Investors poured $19 billion into emerging-market stock funds in the four weeks to Oct. 17, 2007, EPFR data show. The MSCI gauge began tumbling from a record 1,338.49 two weeks later, losing as much as 22 percent during the next four months.

Garner, Morgan Stanley’s London-based head of Asian and emerging-market strategy, is advising clients to reduce holdings of stocks from developing countries to buy later at lower prices.

Even though developing-nation economies are expanding, earnings at companies in the MSCI emerging-markets gauge trailed analysts’ estimates by an average of 41 percent in the first quarter, a wider miss than the 6.7 percent average in MSCI’s developed markets gauge, Bloomberg data show.

Analysts predict shares in the emerging index will fall 2.9 percent in the next 12 months on average, compared with a 3.4 percent gain for developed markets, according to estimates compiled by Bloomberg.

Stalled Recovery

China’s economic recovery began to stall in the second half of April and slowed further in May, raising concern that the rebound won’t be as “strong as many recently have hoped,” Dong Tao, Credit Suisse Group AG’s Hong Kong-based economist, wrote in a report last month. He cited weaker electronics and retail industries and a slump in power consumption.

While the expansion in China’s manufacturing suggests an economic rebound in the second half of this year, investors shouldn’t expect a “straight-line” recovery, said Nick Chamie, the global head of emerging markets research at RBC in Toronto. Lower exports and a delayed increase in Chinese consumer spending may spur “mixed” economic data in the coming months and cause declines in emerging-market assets, he said.

China stock funds attracted the most money among the biggest emerging markets this year, taking in $3.6 billion. That compares with the $2.8 billion added into Brazilian funds, $483 million into India and $410 million into Russia, the three other biggest developing-nation economies, the EPFR data show.

China Stimulus

Investors lured to China by the government’s 4 trillion yuan ($586 billion) stimulus package spurred a 49 percent rally in the benchmark Shanghai Composite Index this year. The gauge trades for 21 times analysts’ estimates for 2009 earnings, the second-highest among major emerging markets worldwide after Taiwan, according to Bloomberg data.

BlackRock, which oversees about $1.3 trillion, pared holdings in China and Taiwan this year on concern prices rose too fast, said Bob Doll, the New York-based money manager’s vice chairman and global chief investment officer of equities. Emerging markets may lead a “correction,” or decline of about 10 percent, in stocks worldwide before recovering later this year, he said.

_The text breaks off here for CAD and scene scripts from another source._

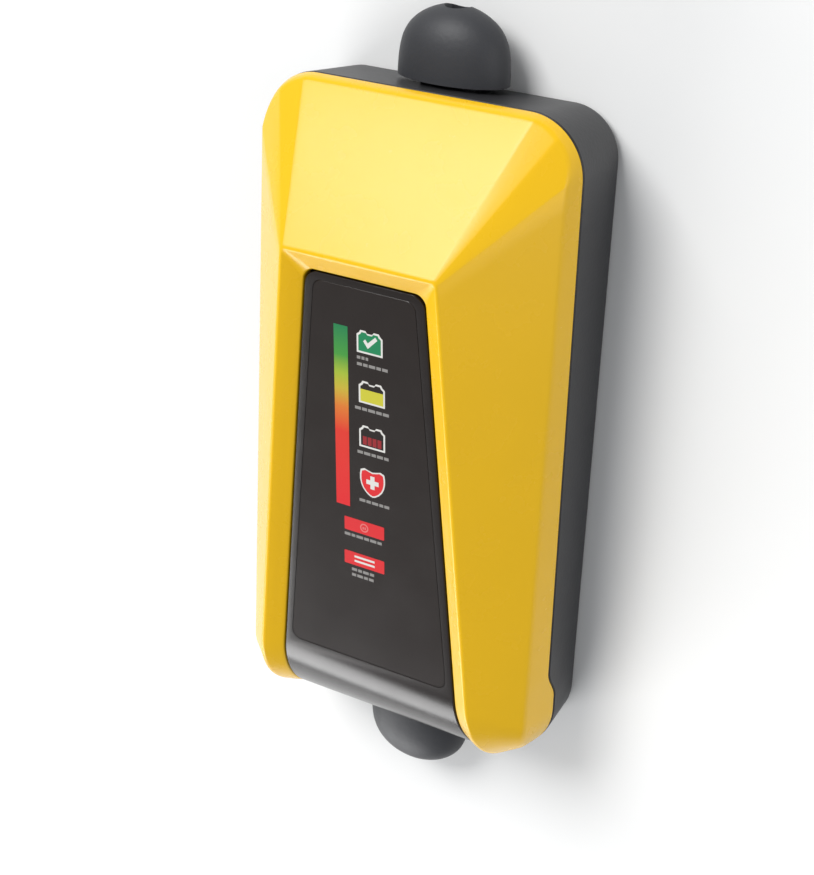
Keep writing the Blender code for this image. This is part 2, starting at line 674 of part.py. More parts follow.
def make_light_guide(plane, ceiling):
    clear = material("clear_acrylic", (0.85, 0.88, 0.88), 0.05)
    middle, span = light_bar_span()
    top = ceiling - GAP
    size = (LIGHT_BAR_WIDTH, span + LIGHT_BAR_SPARE, LIGHT_BAR_THICKNESS)
    guide = box("light_guide", size, (LIGHT_COLUMN, middle, top - size[2] / 2), clear, plane)
    tip = -OVERLAY_THICKNESS - 1.5 * GAP
    for i, (x, y) in enumerate(light_places()):
        profile = [(LIGHT_POST_RADIUS, top - size[2] / 2), (LIGHT_POST_RADIUS, tip)]
        unite(guide, turned(f"light_post_{i}", profile, (x, y, 0), parent=plane, steps=12))
    return top - size[2]


def make_display_board(plane, ceiling):
    """The small board behind the display, with a light under each post and a header down to the main board."""
    green = material("board_green", (0.02, 0.16, 0.06), 0.4)
    lens = material("led_epoxy", (0.85, 0.82, 0.62), 0.3)
    led_top = ceiling - GAP
    for i, (x, y) in enumerate(light_places(), 1):
        box(f"status_led_{i}", LED_SIZE, (x, y, led_top - LED_SIZE[2] / 2), lens, plane)
    board_top = led_top - LED_SIZE[2] - GAP
    middle, span = light_bar_span()
    size = (DISPLAY_BOARD_WIDTH, span + DISPLAY_BOARD_SPARE, BOARD_THICKNESS)
    box("display_board", size, (0, middle, board_top - size[2] / 2), green, plane)
    return board_top - size[2]


def make_link_header(plane, ceiling):
    black = material("header_black", (0.02, 0.02, 0.02), 0.5)
    middle, span = light_bar_span()
    x, y = -DISPLAY_BOARD_WIDTH / 2 + LINK_FROM_EDGE[0], middle - span / 2 + LINK_FROM_EDGE[1]
    under_board = plane.location[2] + y * math.sin(SLOPE_ANGLE) + ceiling
    low, high = BOARD_TOP + GAP, under_board - 2 * GAP
    box("link_header", (*LINK_SIZE, high - low), (x, y, (low + high) / 2), black)


# ---- Cord glands ----
def gland_wall_inside():
    return HALF_LENGTH - CASE_WALL - CASE_DRAFT * 0.5


def make_gland(name, side):
    """A rubber gland: a domed nose outside the end wall, a neck through it and a flange inside it."""
    rubber = material("gland_rubber", (0.035, 0.036, 0.038), 0.6)
    face = HALF_LENGTH + GAP
    rings = []
    steps = 24
    for angle in GLAND_TURNS:
        share, reach = math.cos(math.radians(angle)), math.sin(math.radians(angle))
        ring = []
        for step in range(steps):
            turn = 2 * math.pi * step / steps
            x = GLAND_HALF_WIDTH * share * math.cos(turn)
            z = GLAND_HEIGHT + GLAND_HALF_HEIGHT * share * math.sin(turn)
            ring.append((x, side * (face + GLAND_REACH * reach), z))
        rings.append(ring)
    gland = loft(name, rings, rubber)
    inside = gland_wall_inside() - GAP - FLANGE_SIZE[1]
    neck_start, neck_end = inside + NECK_OVERLAP[0], face + NECK_OVERLAP[1]
    neck = (NECK_SIZE[0], neck_end - neck_start, NECK_SIZE[1])
    unite(gland, box(f"{name}_neck", neck, (0, side * (neck_start + neck_end) / 2, NECK_HEIGHT)))
    flange_place = (0, side * (inside + FLANGE_SIZE[1] / 2), CASE_FLOOR + GAP + FLANGE_SIZE[2] / 2)
    unite(gland, box(f"{name}_flange", FLANGE_SIZE, flange_place))
    ends = (inside - OVERCUT, face + GLAND_REACH + OVERCUT)
    bore = [(CORD_HOLE_RADIUS, side * end) for end in ends]
    cut(gland, turned(f"{name}_bore", bore, (0, 0, NECK_HEIGHT), axis="Y", steps=12))
    return gland


def clamp_y():
    return gland_wall_inside() - CLAMP_FROM_WALL


def clamp_screw_places():
    return [(sx * CLAMP_SPACING / 2, sy * clamp_y()) for sy in (1, -1) for sx in (-1, 1)]


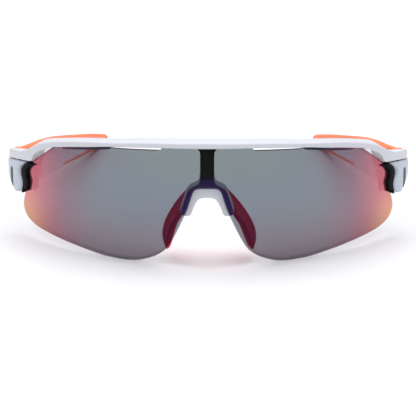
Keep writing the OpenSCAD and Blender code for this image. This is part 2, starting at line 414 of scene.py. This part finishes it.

Aberdeen Managing Director Hugh Young is selling some financial stocks and buying “defensive” shares including Jakarta-based tobacco company PT BAT Indonesia on expectations companies with stable revenue will outperform during a selloff.

“Stock markets have rallied too strongly,” said Young, who helps oversee about $35 billion of Asian assets for Aberdeen in Singapore. “We are far from being out of the woods.”


U.S., Europe Share of Economy to Fall to 49% in 2009, CEBR Says

June 2 (Bloomberg) -- The U.S., Canada and Europe will generate less than half of global economic output this year as the recession accelerates a shift in wealth toward China and other nations, a research group said.

The three economies will together account for 49.4 percent of the world economy in 2009, the London-based Centre for Economics and Business Research Ltd said today in its quarterly ‘Global Prospects’ publication. That’s down from a range of 60 percent to 64 percent between 1995 and 2004.

The prediction underscores the political dimension of the recession as the governments who wrote the rules of global finance since World War II work more and more with China, Brazil and other emerging countries.

“We had expected this to happen but not quite so soon,” Douglas McWilliams, chief executive of the CEBR, said in a statement. “The West will have to start to get to grips with the fact that we are no longer dominant and cannot expect to have things our own way.”

The consultancy previously expected the share of the so- called Western economies to fall below 50 percent in 2015. Now the CEBR expects its share of output to be 45 percent by 2012.

The transition has already taken on political form as the Group of 20 nations threatens to eclipse the G-7 and the G-8 as the key forum for global decision-making.

Leaders including British Prime Minister Gordon Brown, President Barack Obama and China’s Hu Jintao agreed to overhaul financial rules and give more resources to the International Monetary Fund at the G-20 meeting in London on April 2.

Overtake

China overtook Germany in 2007 to become the world’s third- largest economy and in September passed Japan as the biggest foreign investor in U.S. government debt. China, Russia, Brazil and India together hold about 41 percent of global foreign- exchange reserves.

Together, the G-7 countries produce only slightly more oil a day than Saudi Arabia.

The world economy will shrink 1.4 percent this year, the first decline since 1946, CEBR predicted. China will recover from the downturn more quickly than other nations, helping it overtake Japan as the world’s second-largest economy, it said.

“The Chinese economy has bounced back rapidly,” CEBR economist Jorg Radeke said. “This will have knock-on effects on oil and commodity prices and is one reason why we are forecasting a price of oil of $80 a barrel in 2012.”

Crude oil for July delivery rose to a seven-month high of $68.29 a barrel in New York today as Chinese manufacturing expanded, signaling that fuel demand in the world’s second- biggest energy consuming country may rise.